[AIM] Retype, without alteration, each line from the line containing "Write the Blender" to the final line of the records.

— Start —

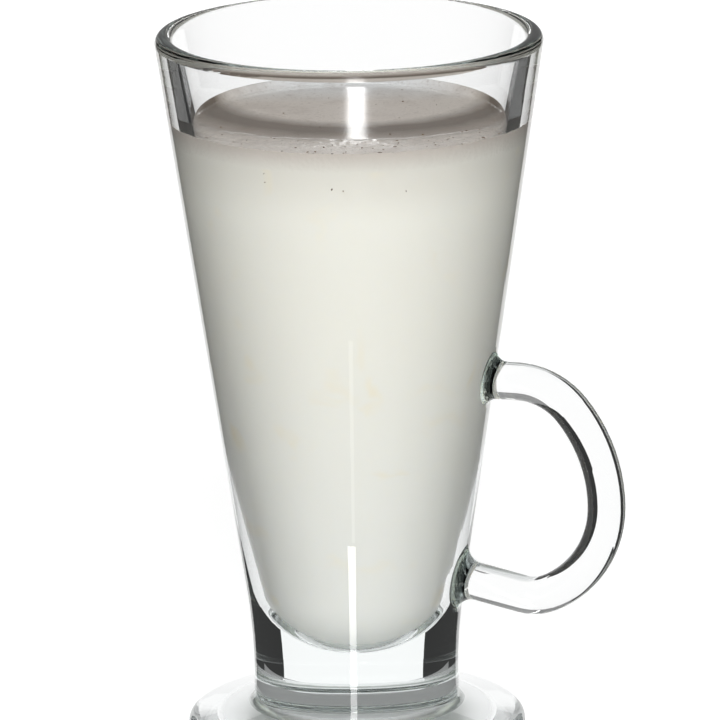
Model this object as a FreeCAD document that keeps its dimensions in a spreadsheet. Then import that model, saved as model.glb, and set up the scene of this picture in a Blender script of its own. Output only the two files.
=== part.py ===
import FreeCAD, Part
import math
import os
import Sketcher
from FreeCAD import Vector

# A footed glass mug of eggnog. Millimetres, +Z up. The origin is the middle of
# the foot's underside, and the handle points along +X.

# name, value, what it is
sizes = [
    ("mug_height", 149.4, "top of the lip above the table"),
    ("rim_radius", 40.25, "outside of the cone at the full height"),
    ("lip_wall", 3.8, "wall of the bowl, measured level at the full height"),
    ("waist_level", 30.0, "where the cone passes into the upright stem"),
    ("waist_radius", 22.6, "outside of the cone at the waist"),
    ("waist_wall", 9.0, "wall of the bowl, measured level at the waist"),
    ("bowl_floor", 19.8, "lowest point of the hollow"),
    ("heel_level", 13.5, "where the upright stem starts to widen"),
    ("neck_round", 1.6, "hollow blend of the stem into the foot"),
    ("foot_radius", 35.3, "foot at its widest"),
    ("foot_edge", 4.4, "corner of the foot's edge above the table"),
    ("foot_top", 7.2, "height of the foot's sloping top at the stem"),
    ("foot_under_round", 2.0, "lower edge of the foot"),
    ("foot_over_round", 2.6, "upper edge of the foot"),
    ("ring_radius", 28.5, "inside of the ring that the foot stands on"),
    ("recess_depth", 2.6, "hollow under the foot, at its middle"),
    ("rod_radius", 3.95, "round rod of the handle"),
    ("upper_arm_level", 77.6, "centre of the upper arm"),
    ("grip_level", 51.9, "where the handle stands out farthest"),
    ("lower_arm_level", 31.9, "lowest point of the rod's centre line"),
    ("grip_stand_off", 24.7, "rod's centre from the wall at the upper arm"),
    ("shoulder_bend", 14.9, "bend after the upper arm"),
    ("upper_grip_bend", 31.8, "bend above the farthest point"),
    ("lower_grip_bend", 21.1, "bend below the farthest point"),
    ("heel_bend", 9.3, "bend before the lower arm"),
    ("lower_arm_rise", 11.6, "degrees that the lower arm rises to the wall"),
    ("arm_root", 3.2, "end of each arm inside the wall"),
    ("upper_joint_round", 2.6, "blend of the upper arm into the wall"),
    ("lower_joint_round", 3.4, "blend of the lower arm into the wall"),
    ("fill_below_lip", 18.6, "flat top of the froth below the top of the lip"),
    ("froth_depth", 2.2, "froth that lies on the drink"),
    ("froth_climb", 1.4, "height that the froth climbs the wall"),
    ("froth_climb_reach", 2.4, "width of that climb"),
]

# ends of a sketch's curve, and the number of a sketch's own origin
first, last, centre = 1, 2, 3
origin = -1

froth_top = "Sizes.mug_height - Sizes.fill_below_lip"
froth_bottom = f"{froth_top} - Sizes.froth_depth"
inner_waist = "Sizes.waist_radius - Sizes.waist_wall"
inner_rim = "Sizes.rim_radius - Sizes.lip_wall"
cone_slope = "(Sizes.rim_radius - Sizes.waist_radius) / (Sizes.mug_height - Sizes.waist_level)"
stem_radius = (
    "Sizes.waist_radius - (Sizes.waist_level - Sizes.heel_level)"
    f" * tan(atan({cone_slope}) / 2)"
)


def make_sheet(doc):
    sheet = doc.addObject("Spreadsheet::Sheet", "Sizes")
    for row, (name, value, meaning) in enumerate(sizes, start=1):
        sheet.set(f"A{row}", meaning)
        sheet.set(f"B{row}", str(value))
        sheet.setAlias(f"B{row}", name)
    doc.recompute()
    return sheet


def wall_at(level):
    """Expression for the outside of the cone at a level that the sheet names."""
    return f"Sizes.waist_radius + (Sizes.{level} - Sizes.waist_level) * {cone_slope}"


def cone_radius(sheet, level):
    slope = (sheet.rim_radius - sheet.waist_radius) / (sheet.mug_height - sheet.waist_level)
    return sheet.waist_radius + (level - sheet.waist_level) * slope


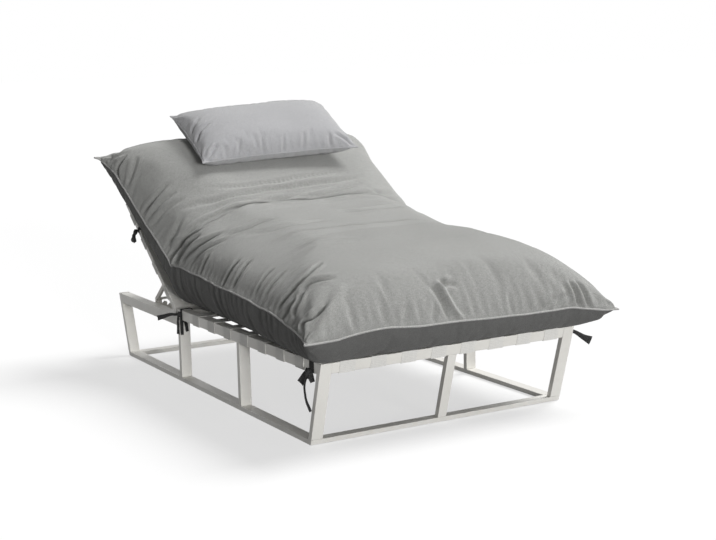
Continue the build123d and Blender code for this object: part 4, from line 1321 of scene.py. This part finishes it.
# %% Floor
def seen_directly(tree):
    """1 for rays of the camera and of shiny or clear surfaces, 0 for all others."""
    path = add_node(tree, "ShaderNodeLightPath")
    total = math_node(tree, "ADD", path.outputs["Is Camera Ray"], path.outputs["Is Glossy Ray"])
    return math_node(tree, "ADD", total, path.outputs["Is Transmission Ray"], clamp=True)


FLOOR_SIZE, FLOOR_DROP, GLOW_SHARE = 120, 0.0005, 0.62
bpy.ops.mesh.primitive_plane_add(size=FLOOR_SIZE, location=(0, 0, -FLOOR_DROP))
floor = bpy.context.object
floor.name = "floor"
floor_material, floor_tree, floor_shader = new_material("floor_pale")
set_inputs(floor_tree, floor_shader, {
    "Base Color": (0.20, 0.20, 0.20, 1), "Roughness": 0.9, "Specular IOR Level": 0.0})
pale = add_node(floor_tree, "ShaderNodeBsdfDiffuse", inputs={"Color": (1, 1, 1, 1)})
glow = add_node(floor_tree, "ShaderNodeEmission", inputs={"Strength": 1.0})
shown = add_node(floor_tree, "ShaderNodeMixShader", inputs={
    0: GLOW_SHARE, 1: pale.outputs[0], 2: glow.outputs[0]})
chosen = add_node(floor_tree, "ShaderNodeMixShader", inputs={
    0: seen_directly(floor_tree), 1: floor_shader.outputs[0], 2: shown.outputs[0]})
floor_tree.links.new(chosen.outputs[0], floor_tree.nodes["Material Output"].inputs[0])
floor.data.materials.append(floor_material)
floor.select_set(False)
print("floor", FLOOR_SIZE, "m wide")

# %% [markdown]
# ## Light
# The key lamp stands high on the right. A weaker one stands low in front and lights the posts
# under the deck. The sky fills evenly, and where the camera or a shiny surface sees it, it is
# white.

# %% Light
world = bpy.data.worlds.new("sky")
scene.world = world
world.use_nodes = True
sky_tree = world.node_tree
SKY_FILL = 0.21
strength = math_node(sky_tree, "MULTIPLY_ADD", seen_directly(sky_tree), 1 - SKY_FILL, SKY_FILL)
set_inputs(sky_tree, sky_tree.nodes["Background"], {"Color": (1, 1, 1, 1), "Strength": strength})


def sun_lamp(name, towards, strength, spread):
    """An even lamp that stands far off in one direction, with soft shadows."""
    data = bpy.data.lights.new(name, "SUN")
    data.energy, data.angle = strength, math.radians(spread)
    lamp = bpy.data.objects.new(name, data)
    scene.collection.objects.link(lamp)
    lamp.location = Vector(towards) * 6
    lamp.rotation_euler = (-Vector(towards)).to_track_quat("-Z", "Y").to_euler()


sun_lamp("key", towards=(0.56, -0.02, 0.82), strength=2.92, spread=30)
sun_lamp("low front", towards=(-0.08, -0.97, 0.10), strength=2.1, spread=15)

scene.view_settings.view_transform = "Standard"
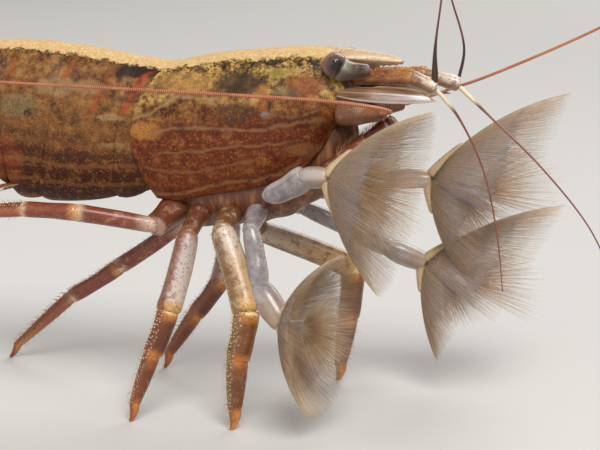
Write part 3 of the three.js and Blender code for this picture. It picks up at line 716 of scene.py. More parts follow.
# %% Plans of the four fans
# axis: where the open fan faces. near, rim: how steeply a blade leaves the axis at its root and
# at its rim, in degrees.
FANS = {
    "arm1_right": dict(joints=[(13.2, -2.6, 27), (14.2, -8, 27.6), (18.4, -9.1, 30), (21.2, -9.6, 30.2)],
                       girths=(1, 1.25, 1.2), axis=(0.94, -0.16, -0.25), near=66, rim=28,
                       upper=15.5, lower=15.5, squeeze=0.62),
    "arm2_right": dict(joints=[(11, -2.6, 24.8), (11.5, -7.4, 23.2), (12.9, -9.2, 17), (16.2, -10.8, 13.2)],
                       girths=(0.95, 1.05, 1.35), axis=(0.92, -0.34, -0.14), near=76, rim=34,
                       upper=12.4, lower=12.4, squeeze=0.7),
    "arm1_left": dict(joints=[(13.4, 2.6, 27), (15.6, 6.6, 26), (25.2, 8, 27.6), (29.8, 8.4, 27.8)],
                      girths=(1, 1.15, 1.1), axis=(0.92, 0.12, -0.3), near=70, rim=30,
                      upper=21, lower=15, squeeze=0.6),
    "arm2_left": dict(joints=[(11.6, 2.6, 25), (14, 6.6, 23.8), (24.4, 9.6, 18.6), (28.8, 10.6, 16.8)],
                      girths=(0.95, 1.05, 1.25), axis=(0.86, 0.12, -0.48), near=68, rim=36,
                      upper=19.6, lower=13.4, squeeze=0.6),
}
FINGER_SHARE = 0.3
FAN_WRAP = math.radians(92)  # how far a blade wraps round the axis each way


def fan_axes(plan):
    """The hub of a fan, and its directions forwards, upwards and sideways."""
    axis = unit(np.array(plan["axis"], float))
    rise = unit(np.array(UP) - axis * axis[2])
    return np.array(plan["joints"][3], float), axis, rise, np.cross(axis, rise)


def fan_surface(plan, way):
    """Half of an open fan, above (way 1) or below (way -1) its axis."""
    hub, axis, rise, side = fan_axes(plan)
    length = plan["upper"] if way > 0 else plan["lower"]
    steep, shallow = math.radians(plan["near"]), math.radians(plan["rim"])
    bend = shallow - steep
    squeeze = way * plan["squeeze"] * (1 if way > 0 else 0.96)  # the lower blade tucks inside the upper

    def surface(u, v):
        angle = steep + bend * v
        ahead = length * (np.sin(angle) - math.sin(steep)) / bend
        away = length * (math.cos(steep) - np.cos(angle)) / bend
        turn = FAN_WRAP * u
        return (hub + axis * ahead[..., None] + rise * (way * away * np.cos(turn))[..., None]
                + side * (away * np.sin(turn) * squeeze)[..., None])

    return surface


print("fans planned:", list(FANS))

# %% Arms, hands and fingers
ARM = [(0, 0.7), (0.15, 0.9), (0.5, 1), (0.85, 1.12), (1, 1.0)]
PALM = [(0, 0.62), (0.2, 0.95), (0.55, 1.08), (0.85, 0.95), (1, 0.8)]


def fan_arm(name, plan):
    root, elbow, wrist, hub = [np.array(joint, float) for joint in plan["joints"]]
    girths = plan["girths"]
    skins = [
        length_skin(*stretch(root, elbow, 0.5, 0.35), girths[0], HIP),
        length_skin(*stretch(elbow, wrist, 0.5, 0.4), girths[1], ARM, bow=0.2),
        length_skin(*stretch(wrist, hub, 0.5, 0.5), girths[2], PALM),
    ]
    pieces = [limb_sleeve(f"{name}_{k}", skin, k) for k, skin in enumerate(skins)]
    for way in (1, -1):
        surface = fan_surface(plan, way)
        share = crowded(24, 0.06, 0.1)
        path = surface(0 * share, 0.02 + (FINGER_SHARE - 0.02) * share)
        size = (1.0 - 0.6 * share**1.2) * rounded(share, 0.06, 0.14)
        finger = sleeve(f"{name}_finger", path, size, size * 0.75, 18, FORWARD)
        spread_lie(finger, 3, 3.99)
        pieces.append(finger)
    edge = wart_rows(f"{name}_edge", skins[1], 6, (0.3,), 0.08, 0.08)
    return join(f"{name}_hand", [*pieces, edge])


arms = {name: fan_arm(name, plan) for name, plan in FANS.items()}
print("fan arms:", sum(len(arm.data.polygons) for arm in arms.values()), "faces")

# %% [markdown]
# Near the finger the bristles lie so close that they read as a milky sheet, which frays into single
# hairs further out. So each half fan has a thin frayed web, fine bristles that lie on it and run on
# to the rim, and a brush of straight ones that spread forward from between the finger tips.

# %% Bristles and webs of the fans
BRISTLES, BRUSH, PATH_STEPS = 900, 300, 8  # the animal has more, too fine to show one by one
BRISTLE_GIRTH, WEB_THICK = 0.026, 0.03
WEB_REACH, WEB_TEETH = 0.78, 94
BRUSH_START, BRUSH_HOLLOW, BRUSH_REACH, BRUSH_LEAN = 0.24, 0.13, 0.5, math.radians(66)
GOLDEN_SHARE = 0.618034


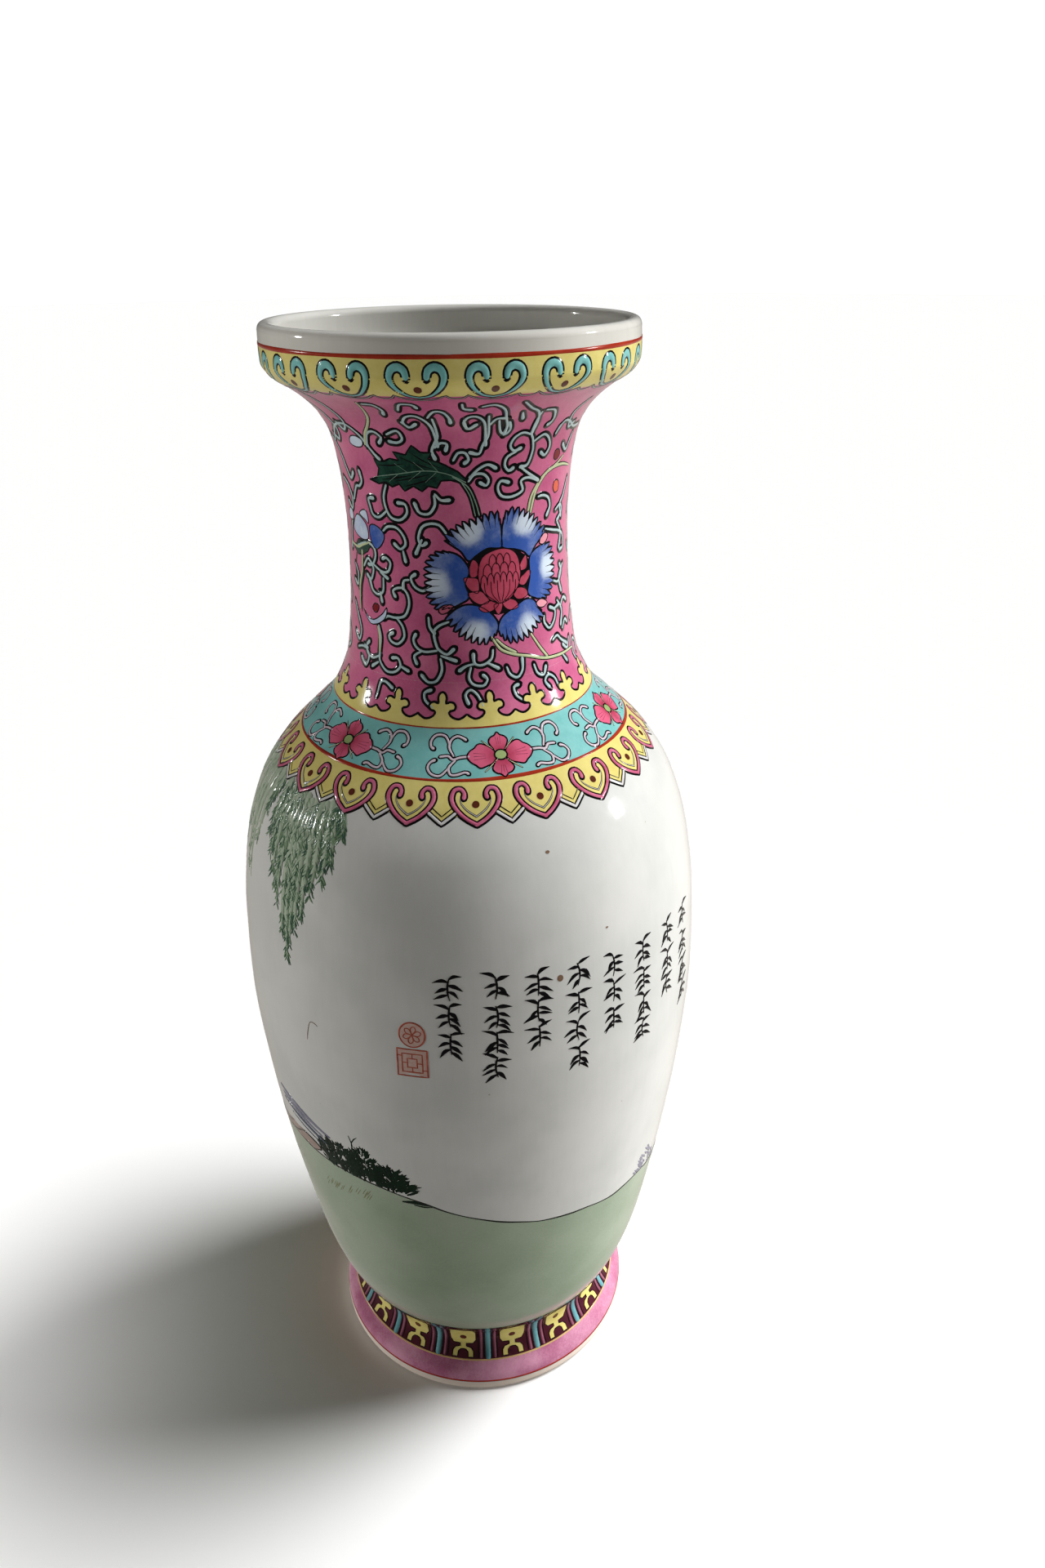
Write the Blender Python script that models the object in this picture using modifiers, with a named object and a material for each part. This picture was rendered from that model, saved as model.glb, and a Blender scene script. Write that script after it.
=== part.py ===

— End —

[EXERCISE OUTPUT]
Write the Blender Python script that models the object in this picture using modifiers, with a named object and a material for each part. This picture was rendered from that model, saved as model.glb, and a Blender scene script. Write that script after it.
=== part.py ===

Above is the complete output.